Protecting ancient well systems

Beneath the Turpan Basin lies an underground water system that dates back over 2,000 years.

Called “Karez”, the well system has, since ancient times, nourished the crops, nurtured the people and provided water sources for the passing merchants who were traveling through the “Silk Road” in the great desert.

But in recent years, severe over-exploitation caused groundwater tables to decline by an average of 1.5 to 2 meters per year. Less than 300 Karez systems have running water today, compared with over 1,200 in 1957.

The disappearance of the Karez system has, in turn, led to the degradation of the oasis ecosystems in the Turpan Basin.

So, the project is also rehabilitating one of the Karez systems, which will serve as a pilot for preserving more of the remaining wells.
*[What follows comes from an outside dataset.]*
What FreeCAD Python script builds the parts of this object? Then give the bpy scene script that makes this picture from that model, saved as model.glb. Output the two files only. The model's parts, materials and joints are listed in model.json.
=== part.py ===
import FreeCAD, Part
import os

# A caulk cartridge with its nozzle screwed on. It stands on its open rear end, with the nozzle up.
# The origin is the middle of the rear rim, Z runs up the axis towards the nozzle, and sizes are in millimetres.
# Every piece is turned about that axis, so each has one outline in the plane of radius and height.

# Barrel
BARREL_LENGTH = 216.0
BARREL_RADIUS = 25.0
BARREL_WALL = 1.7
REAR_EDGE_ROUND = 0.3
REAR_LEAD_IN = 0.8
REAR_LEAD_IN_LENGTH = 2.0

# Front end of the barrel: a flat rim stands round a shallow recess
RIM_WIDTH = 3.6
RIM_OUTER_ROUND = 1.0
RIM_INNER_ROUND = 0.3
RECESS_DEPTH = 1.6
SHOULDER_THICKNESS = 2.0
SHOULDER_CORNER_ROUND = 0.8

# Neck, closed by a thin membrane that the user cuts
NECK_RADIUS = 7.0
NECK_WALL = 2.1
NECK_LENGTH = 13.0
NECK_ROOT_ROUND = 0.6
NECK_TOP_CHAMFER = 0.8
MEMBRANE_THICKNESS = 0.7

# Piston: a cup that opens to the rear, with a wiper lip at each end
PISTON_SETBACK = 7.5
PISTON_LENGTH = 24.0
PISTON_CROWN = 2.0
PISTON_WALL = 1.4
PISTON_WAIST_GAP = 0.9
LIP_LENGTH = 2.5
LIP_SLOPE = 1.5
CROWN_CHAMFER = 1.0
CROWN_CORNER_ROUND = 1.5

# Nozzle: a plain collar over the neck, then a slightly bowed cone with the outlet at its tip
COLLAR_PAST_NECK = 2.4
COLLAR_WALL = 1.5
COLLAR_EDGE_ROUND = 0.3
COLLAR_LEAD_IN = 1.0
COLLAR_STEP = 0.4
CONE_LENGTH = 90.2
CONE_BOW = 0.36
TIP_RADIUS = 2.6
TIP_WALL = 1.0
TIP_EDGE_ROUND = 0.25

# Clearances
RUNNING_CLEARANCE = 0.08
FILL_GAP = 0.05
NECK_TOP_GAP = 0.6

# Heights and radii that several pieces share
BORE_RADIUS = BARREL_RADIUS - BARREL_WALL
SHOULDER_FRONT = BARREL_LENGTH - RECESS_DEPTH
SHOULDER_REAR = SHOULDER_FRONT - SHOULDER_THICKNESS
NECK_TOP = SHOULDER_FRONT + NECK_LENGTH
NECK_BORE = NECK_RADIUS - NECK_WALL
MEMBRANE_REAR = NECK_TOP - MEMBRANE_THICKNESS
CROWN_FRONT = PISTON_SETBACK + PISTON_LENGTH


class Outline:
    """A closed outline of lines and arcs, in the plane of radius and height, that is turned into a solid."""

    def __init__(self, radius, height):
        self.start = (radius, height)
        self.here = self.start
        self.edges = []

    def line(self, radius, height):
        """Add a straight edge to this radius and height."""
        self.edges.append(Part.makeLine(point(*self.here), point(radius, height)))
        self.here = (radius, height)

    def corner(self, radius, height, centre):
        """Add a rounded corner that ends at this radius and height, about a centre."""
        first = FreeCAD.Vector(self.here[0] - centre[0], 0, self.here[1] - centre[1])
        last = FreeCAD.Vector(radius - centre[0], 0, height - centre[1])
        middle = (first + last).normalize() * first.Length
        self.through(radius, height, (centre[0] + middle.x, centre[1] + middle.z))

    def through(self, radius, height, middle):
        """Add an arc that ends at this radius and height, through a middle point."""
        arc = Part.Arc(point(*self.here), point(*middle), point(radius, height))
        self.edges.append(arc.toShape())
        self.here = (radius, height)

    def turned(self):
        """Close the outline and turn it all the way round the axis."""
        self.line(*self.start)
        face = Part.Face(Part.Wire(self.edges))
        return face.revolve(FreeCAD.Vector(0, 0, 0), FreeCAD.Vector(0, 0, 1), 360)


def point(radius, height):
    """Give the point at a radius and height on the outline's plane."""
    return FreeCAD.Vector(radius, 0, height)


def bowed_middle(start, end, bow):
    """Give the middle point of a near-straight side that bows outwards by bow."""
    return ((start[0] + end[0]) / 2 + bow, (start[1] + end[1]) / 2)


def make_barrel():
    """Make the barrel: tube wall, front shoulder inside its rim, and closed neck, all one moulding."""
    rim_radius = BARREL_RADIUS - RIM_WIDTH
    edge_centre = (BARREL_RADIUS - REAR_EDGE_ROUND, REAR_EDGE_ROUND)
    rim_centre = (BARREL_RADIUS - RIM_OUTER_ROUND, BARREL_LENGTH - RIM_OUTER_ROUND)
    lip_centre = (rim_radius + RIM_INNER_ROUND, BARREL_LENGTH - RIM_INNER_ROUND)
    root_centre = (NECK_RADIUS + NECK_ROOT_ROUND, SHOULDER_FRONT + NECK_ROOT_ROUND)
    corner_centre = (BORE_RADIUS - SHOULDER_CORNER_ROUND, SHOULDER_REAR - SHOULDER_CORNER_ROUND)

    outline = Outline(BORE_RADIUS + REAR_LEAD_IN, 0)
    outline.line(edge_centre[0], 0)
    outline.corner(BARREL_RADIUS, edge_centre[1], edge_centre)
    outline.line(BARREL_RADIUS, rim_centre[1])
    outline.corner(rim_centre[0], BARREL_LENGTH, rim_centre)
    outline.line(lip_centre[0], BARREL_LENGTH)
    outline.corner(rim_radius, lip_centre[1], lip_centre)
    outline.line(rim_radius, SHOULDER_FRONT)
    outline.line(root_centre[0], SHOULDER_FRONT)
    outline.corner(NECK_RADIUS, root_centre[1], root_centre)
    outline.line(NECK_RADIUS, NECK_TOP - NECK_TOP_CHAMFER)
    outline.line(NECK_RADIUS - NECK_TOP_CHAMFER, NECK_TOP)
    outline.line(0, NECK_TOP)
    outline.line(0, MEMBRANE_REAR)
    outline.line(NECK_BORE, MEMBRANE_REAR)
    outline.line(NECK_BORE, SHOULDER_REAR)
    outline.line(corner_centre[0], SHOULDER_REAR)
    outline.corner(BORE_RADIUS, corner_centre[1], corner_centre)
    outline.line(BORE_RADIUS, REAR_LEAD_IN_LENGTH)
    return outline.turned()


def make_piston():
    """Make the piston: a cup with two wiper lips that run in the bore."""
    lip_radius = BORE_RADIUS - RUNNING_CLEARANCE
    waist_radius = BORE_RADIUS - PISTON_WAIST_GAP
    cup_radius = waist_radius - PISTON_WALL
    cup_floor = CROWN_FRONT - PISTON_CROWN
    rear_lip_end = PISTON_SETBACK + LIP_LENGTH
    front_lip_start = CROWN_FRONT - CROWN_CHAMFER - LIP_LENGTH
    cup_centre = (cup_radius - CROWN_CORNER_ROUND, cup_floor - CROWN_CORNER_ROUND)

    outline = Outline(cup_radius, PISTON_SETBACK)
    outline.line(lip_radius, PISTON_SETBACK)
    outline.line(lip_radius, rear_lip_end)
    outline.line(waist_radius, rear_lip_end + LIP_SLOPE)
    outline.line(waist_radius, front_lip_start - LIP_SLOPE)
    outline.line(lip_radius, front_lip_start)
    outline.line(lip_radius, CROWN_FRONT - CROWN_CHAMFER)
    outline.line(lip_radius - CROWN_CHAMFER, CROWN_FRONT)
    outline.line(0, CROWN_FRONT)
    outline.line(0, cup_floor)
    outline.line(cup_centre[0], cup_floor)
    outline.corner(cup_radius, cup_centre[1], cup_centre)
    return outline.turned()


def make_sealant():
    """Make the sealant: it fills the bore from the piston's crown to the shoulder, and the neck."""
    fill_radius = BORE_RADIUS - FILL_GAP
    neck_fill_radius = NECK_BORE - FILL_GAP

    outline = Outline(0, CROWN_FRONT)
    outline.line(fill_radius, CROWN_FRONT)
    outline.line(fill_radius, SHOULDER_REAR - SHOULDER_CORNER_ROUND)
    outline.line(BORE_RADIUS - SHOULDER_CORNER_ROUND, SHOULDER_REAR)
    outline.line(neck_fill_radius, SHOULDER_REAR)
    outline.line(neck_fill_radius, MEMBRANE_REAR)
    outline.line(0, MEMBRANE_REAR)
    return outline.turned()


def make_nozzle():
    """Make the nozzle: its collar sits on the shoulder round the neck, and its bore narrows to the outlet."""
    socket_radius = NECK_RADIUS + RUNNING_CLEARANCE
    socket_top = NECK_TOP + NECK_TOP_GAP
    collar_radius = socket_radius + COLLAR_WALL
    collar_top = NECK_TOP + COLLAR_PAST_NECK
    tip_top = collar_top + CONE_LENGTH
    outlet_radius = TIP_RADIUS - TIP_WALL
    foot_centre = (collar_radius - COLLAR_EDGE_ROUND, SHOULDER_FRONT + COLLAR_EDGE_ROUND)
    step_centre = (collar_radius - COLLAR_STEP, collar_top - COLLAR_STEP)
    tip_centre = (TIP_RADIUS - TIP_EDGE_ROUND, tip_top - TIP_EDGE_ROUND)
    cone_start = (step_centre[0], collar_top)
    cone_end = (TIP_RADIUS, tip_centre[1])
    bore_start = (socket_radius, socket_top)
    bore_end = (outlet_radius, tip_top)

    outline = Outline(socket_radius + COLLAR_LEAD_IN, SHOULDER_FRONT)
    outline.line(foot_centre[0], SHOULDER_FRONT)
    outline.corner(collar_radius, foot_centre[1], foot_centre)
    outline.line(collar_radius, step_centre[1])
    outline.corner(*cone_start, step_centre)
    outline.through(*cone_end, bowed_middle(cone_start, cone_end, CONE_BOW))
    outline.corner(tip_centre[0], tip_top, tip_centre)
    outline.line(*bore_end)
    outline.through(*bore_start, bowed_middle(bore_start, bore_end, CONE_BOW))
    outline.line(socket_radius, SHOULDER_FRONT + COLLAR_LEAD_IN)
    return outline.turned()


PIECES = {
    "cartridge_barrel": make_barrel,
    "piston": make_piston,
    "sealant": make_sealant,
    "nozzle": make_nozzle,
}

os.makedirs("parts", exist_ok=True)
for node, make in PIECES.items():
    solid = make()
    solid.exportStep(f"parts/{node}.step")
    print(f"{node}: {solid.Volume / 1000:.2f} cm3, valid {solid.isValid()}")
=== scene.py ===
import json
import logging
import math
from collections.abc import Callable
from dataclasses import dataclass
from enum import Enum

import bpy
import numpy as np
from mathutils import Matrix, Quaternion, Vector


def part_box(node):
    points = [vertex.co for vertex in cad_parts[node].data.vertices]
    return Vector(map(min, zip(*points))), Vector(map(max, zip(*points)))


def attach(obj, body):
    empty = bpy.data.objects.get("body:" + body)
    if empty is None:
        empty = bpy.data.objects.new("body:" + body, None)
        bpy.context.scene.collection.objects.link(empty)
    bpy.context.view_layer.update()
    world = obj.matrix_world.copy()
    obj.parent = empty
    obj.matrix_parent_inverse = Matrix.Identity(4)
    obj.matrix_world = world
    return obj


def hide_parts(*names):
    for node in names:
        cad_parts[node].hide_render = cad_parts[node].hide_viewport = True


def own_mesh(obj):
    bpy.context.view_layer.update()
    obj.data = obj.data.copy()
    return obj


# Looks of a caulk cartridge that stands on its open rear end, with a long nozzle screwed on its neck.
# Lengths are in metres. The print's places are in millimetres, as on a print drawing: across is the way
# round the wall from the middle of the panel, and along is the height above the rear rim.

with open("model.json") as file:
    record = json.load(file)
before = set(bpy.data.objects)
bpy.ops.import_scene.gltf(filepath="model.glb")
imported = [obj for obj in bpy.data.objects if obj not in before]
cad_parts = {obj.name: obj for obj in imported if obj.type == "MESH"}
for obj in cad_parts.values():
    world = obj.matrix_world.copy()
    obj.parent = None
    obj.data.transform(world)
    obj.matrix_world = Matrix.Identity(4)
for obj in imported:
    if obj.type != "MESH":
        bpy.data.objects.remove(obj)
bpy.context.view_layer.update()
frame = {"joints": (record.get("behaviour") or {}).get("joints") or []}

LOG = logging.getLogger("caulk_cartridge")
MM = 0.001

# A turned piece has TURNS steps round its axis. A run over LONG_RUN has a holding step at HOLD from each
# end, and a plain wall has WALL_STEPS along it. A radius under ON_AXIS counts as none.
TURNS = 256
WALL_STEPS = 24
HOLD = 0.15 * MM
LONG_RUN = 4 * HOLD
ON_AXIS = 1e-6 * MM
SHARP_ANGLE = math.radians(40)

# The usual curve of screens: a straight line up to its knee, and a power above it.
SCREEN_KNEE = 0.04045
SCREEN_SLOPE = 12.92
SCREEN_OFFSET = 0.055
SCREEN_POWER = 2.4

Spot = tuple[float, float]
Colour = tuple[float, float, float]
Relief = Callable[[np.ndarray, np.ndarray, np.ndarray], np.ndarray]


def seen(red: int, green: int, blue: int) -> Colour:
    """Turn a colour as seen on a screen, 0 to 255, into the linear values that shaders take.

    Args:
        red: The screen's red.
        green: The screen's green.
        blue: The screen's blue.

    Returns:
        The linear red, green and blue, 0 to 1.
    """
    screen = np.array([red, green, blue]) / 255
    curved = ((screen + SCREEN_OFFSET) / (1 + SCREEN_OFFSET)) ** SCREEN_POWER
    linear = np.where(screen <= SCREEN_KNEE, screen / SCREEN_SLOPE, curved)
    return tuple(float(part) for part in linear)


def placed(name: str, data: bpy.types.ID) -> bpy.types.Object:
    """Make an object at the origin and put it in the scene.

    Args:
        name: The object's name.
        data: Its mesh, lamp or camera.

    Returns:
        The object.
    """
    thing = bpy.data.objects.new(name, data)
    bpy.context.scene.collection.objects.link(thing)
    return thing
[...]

Karez are very delicate irrigation systems made up of vertical wells, underground canals, above-ground canals and small reservoirs. Water from the melting snow of the Tianshan Mountain is collected by vertical wells and transferred by the underground canals to the oasis, where the water is held in the above-ground canals for irrigation.

"Karez well systems are a cultural and historical heritage for China and the world. Our project will reduce groundwater overdraft so that declined groundwater tables can gradually return to their normal level, and people here can enjoy high quality water from the Tianshan Mountain,” said Liping Jiang, Senior Irrigation Specialist at the World Bank.  

Going forward

By August 2013, under the project:

  • Groundwater overdraft was reduced by 2.35 million m3 in project areas and 22.6 million m3 in the basin. 
  • Water supply capacity increased by 2.35 million m3.
  • 42,100 meters of irrigation canals were rehabilitated.

Besides, three water user associations have been established to involve local Uygur farmers in the process of project design, construction and supervision, and implementation of the water rights. An additional 30 will be set up by 2017.

Three reservoirs are also under construction to improve flood control in three main watersheds, increase water supply downstream, and maintain minimum ecological river flows.